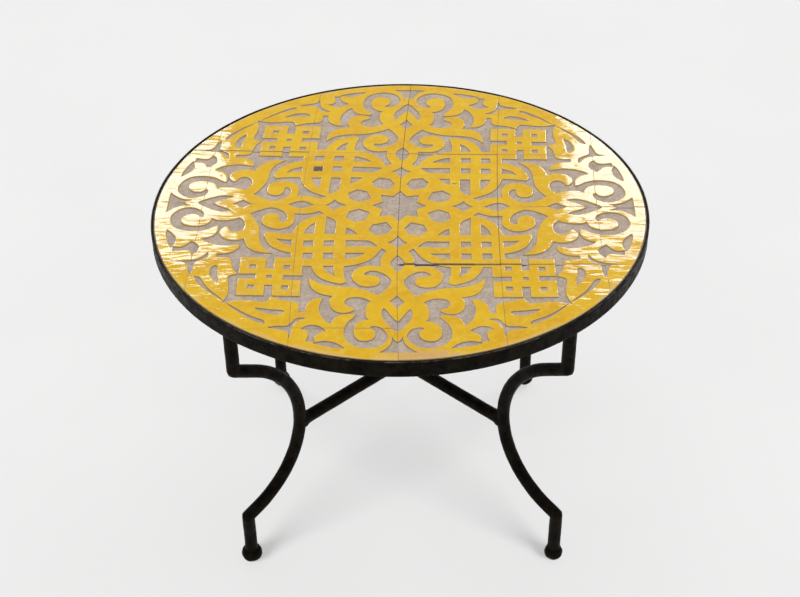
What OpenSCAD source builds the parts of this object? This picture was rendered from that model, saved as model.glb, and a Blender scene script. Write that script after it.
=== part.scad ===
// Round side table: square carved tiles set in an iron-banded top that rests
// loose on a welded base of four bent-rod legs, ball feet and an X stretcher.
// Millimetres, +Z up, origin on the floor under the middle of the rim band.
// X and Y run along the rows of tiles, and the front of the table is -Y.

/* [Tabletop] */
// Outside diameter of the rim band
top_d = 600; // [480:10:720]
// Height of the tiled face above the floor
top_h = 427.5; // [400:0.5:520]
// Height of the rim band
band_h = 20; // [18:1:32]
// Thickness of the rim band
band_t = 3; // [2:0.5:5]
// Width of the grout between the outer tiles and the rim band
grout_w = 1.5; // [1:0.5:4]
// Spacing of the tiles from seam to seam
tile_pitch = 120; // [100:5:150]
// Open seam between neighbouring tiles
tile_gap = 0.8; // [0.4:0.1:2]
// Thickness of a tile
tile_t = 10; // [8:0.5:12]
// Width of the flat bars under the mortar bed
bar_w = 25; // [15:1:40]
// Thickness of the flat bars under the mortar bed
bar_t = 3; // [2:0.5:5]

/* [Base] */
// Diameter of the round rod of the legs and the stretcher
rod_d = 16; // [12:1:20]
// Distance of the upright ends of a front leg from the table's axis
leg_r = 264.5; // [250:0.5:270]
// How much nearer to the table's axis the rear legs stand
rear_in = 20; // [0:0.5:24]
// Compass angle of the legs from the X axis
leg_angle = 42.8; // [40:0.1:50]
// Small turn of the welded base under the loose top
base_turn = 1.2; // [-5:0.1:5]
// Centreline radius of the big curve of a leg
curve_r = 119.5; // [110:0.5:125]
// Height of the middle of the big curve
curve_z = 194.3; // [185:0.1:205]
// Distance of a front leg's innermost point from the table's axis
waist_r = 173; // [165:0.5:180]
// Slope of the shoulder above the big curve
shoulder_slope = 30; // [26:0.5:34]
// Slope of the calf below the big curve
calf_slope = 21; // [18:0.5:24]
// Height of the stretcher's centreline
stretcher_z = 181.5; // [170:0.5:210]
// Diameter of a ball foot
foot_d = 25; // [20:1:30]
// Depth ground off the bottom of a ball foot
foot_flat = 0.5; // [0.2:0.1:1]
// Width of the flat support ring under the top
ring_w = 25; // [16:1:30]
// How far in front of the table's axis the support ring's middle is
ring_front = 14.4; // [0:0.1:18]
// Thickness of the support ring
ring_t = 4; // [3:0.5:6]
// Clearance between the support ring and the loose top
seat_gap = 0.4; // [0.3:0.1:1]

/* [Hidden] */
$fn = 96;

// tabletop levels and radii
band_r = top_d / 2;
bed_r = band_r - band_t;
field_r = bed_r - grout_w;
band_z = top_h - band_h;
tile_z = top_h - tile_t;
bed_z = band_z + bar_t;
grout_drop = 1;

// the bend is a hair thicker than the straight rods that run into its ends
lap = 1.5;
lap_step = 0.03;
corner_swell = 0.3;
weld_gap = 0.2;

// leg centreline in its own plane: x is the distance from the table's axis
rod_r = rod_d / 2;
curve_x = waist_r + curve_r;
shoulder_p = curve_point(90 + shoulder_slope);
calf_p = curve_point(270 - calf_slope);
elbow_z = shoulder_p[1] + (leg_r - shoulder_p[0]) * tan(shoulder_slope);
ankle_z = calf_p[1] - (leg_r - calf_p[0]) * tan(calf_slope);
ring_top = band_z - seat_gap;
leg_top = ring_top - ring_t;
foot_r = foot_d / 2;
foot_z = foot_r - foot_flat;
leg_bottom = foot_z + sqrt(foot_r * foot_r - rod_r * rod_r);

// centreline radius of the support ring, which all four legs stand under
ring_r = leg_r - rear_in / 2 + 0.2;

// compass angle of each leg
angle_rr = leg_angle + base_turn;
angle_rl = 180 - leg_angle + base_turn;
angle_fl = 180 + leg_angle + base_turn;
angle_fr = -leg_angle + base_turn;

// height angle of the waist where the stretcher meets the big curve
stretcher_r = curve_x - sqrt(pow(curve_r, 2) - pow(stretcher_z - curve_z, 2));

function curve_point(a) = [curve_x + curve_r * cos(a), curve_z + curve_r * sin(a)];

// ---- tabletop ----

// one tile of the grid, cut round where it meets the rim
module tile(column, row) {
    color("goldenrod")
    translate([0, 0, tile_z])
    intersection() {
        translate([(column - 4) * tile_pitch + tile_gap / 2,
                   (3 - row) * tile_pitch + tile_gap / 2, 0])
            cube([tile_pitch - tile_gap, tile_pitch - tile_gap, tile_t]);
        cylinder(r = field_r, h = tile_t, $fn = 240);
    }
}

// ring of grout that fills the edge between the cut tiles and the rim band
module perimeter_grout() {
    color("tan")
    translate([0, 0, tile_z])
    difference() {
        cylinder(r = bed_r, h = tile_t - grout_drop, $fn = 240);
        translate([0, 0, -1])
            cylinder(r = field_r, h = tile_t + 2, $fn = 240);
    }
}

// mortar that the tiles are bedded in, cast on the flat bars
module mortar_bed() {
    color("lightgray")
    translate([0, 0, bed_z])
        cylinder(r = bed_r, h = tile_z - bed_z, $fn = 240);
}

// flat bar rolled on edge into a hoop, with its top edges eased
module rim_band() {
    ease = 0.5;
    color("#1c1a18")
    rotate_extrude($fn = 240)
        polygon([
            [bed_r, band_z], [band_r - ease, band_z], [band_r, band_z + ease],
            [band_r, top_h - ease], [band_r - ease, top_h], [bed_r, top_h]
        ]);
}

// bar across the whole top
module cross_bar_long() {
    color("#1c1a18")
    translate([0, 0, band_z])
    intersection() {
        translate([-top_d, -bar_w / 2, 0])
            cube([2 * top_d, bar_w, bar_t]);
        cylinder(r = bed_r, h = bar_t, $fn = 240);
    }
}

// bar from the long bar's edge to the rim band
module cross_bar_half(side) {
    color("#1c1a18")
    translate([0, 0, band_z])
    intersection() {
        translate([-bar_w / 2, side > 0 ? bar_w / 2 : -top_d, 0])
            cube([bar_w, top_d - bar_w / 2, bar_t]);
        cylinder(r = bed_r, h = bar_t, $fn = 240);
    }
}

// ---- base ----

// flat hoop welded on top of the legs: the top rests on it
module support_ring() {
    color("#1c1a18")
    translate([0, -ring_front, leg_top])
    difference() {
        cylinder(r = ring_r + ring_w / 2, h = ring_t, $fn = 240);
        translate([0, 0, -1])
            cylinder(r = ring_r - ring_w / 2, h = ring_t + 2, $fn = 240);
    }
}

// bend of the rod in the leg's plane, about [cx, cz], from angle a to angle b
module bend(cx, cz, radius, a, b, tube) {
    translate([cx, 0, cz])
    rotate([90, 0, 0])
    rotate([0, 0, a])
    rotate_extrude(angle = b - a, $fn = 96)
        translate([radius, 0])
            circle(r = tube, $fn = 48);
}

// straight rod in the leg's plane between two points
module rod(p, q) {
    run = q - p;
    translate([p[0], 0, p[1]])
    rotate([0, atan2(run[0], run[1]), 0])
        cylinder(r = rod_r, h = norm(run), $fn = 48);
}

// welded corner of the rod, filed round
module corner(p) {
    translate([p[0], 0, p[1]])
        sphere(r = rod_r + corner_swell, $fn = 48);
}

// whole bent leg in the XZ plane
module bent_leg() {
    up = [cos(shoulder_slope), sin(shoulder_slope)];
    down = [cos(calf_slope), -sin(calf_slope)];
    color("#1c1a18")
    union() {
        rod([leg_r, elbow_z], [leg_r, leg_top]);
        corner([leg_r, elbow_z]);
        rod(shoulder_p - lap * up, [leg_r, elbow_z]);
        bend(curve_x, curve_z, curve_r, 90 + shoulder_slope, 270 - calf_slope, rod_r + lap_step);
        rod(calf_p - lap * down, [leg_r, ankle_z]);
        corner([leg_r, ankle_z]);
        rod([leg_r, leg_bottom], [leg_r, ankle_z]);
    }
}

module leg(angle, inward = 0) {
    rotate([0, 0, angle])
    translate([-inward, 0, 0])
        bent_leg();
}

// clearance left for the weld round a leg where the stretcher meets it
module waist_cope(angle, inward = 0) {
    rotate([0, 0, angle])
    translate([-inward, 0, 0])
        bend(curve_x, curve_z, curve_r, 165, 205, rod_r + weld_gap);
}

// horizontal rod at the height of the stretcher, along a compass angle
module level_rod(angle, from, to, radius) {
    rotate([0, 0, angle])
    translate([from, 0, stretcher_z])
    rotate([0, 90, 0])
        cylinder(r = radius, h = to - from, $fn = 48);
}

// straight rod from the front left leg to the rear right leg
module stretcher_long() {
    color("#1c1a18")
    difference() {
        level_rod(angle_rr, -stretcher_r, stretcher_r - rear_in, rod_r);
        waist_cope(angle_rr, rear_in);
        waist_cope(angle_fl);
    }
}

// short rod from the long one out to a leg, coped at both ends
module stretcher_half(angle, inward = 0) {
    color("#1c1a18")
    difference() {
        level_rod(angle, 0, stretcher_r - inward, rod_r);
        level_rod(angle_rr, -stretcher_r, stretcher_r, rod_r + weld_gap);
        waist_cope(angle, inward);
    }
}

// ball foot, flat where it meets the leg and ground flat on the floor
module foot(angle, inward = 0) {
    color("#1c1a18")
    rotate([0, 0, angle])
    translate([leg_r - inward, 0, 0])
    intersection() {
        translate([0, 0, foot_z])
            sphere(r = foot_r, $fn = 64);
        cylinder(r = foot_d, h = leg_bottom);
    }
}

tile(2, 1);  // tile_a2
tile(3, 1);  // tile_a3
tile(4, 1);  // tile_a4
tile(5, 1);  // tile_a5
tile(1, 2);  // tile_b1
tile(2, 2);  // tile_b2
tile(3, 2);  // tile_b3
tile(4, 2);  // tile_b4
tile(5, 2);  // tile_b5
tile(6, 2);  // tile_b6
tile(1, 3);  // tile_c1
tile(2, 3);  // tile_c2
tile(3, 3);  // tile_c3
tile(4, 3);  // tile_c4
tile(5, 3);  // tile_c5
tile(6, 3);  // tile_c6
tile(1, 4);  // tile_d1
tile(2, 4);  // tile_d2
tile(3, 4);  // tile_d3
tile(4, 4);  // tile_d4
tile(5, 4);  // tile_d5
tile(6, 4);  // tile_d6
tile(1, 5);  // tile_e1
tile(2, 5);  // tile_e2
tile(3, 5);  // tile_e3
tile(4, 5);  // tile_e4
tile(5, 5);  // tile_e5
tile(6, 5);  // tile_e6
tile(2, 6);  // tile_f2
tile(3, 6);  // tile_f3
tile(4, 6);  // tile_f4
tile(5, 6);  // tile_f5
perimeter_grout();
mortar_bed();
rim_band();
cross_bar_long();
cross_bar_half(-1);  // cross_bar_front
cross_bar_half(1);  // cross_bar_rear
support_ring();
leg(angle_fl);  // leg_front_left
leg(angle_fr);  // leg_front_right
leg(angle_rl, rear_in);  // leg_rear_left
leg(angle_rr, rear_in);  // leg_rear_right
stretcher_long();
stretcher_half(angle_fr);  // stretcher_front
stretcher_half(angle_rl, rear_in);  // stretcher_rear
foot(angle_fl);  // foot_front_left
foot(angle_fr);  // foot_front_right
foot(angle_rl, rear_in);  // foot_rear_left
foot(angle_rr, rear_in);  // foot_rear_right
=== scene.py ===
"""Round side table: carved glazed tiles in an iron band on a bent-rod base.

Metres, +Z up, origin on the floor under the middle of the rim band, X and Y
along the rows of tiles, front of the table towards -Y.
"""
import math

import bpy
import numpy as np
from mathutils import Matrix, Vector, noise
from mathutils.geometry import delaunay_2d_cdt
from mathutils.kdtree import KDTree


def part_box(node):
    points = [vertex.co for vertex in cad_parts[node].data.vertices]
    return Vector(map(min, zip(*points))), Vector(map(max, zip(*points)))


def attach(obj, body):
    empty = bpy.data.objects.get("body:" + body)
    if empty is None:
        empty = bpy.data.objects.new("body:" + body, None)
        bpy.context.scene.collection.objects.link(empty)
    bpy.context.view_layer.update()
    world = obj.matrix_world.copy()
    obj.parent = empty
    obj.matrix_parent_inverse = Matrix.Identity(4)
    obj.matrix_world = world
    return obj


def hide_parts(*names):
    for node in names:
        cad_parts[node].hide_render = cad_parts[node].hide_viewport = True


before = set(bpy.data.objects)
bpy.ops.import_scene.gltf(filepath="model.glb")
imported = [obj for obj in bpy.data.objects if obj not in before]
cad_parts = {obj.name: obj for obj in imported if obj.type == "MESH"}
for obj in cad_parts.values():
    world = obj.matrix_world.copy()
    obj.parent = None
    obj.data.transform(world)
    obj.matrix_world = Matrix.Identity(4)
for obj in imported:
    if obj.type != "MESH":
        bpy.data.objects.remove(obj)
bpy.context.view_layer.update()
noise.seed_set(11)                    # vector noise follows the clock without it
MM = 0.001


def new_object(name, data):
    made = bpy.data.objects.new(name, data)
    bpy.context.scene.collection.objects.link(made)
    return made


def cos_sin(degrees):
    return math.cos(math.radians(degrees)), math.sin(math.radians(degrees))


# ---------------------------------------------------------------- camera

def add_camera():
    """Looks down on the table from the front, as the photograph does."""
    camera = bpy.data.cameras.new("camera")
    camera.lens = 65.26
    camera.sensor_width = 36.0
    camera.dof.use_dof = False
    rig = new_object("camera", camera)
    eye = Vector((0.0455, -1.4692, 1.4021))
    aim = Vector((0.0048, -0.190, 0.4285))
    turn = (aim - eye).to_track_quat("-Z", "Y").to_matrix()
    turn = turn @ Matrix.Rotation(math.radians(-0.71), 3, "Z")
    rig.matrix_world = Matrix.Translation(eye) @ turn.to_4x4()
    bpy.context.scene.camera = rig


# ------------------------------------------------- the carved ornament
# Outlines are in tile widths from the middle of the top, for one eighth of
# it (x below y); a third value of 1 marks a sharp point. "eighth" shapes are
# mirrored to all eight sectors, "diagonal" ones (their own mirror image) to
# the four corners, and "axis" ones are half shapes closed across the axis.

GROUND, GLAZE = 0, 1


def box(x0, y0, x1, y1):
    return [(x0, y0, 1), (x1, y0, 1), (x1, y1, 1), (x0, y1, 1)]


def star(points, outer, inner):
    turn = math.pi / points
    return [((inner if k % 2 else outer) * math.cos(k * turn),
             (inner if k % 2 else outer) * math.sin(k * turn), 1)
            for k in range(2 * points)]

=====

## Task to complete:
Print, without alteration, the lines from the line with "rim_band();" to the line with "import math". Include both of them, and omit every other line.

## Solution to the exercise:
rim_band();
cross_bar_long();
cross_bar_half(-1);  // cross_bar_front
cross_bar_half(1);  // cross_bar_rear
support_ring();
leg(angle_fl);  // leg_front_left
leg(angle_fr);  // leg_front_right
leg(angle_rl, rear_in);  // leg_rear_left
leg(angle_rr, rear_in);  // leg_rear_right
stretcher_long();
stretcher_half(angle_fr);  // stretcher_front
stretcher_half(angle_rl, rear_in);  // stretcher_rear
foot(angle_fl);  // foot_front_left
foot(angle_fr);  // foot_front_right
foot(angle_rl, rear_in);  // foot_rear_left
foot(angle_rr, rear_in);  // foot_rear_right
=== scene.py ===
"""Round side table: carved glazed tiles in an iron band on a bent-rod base.

Metres, +Z up, origin on the floor under the middle of the rim band, X and Y
along the rows of tiles, front of the table towards -Y.
"""
import math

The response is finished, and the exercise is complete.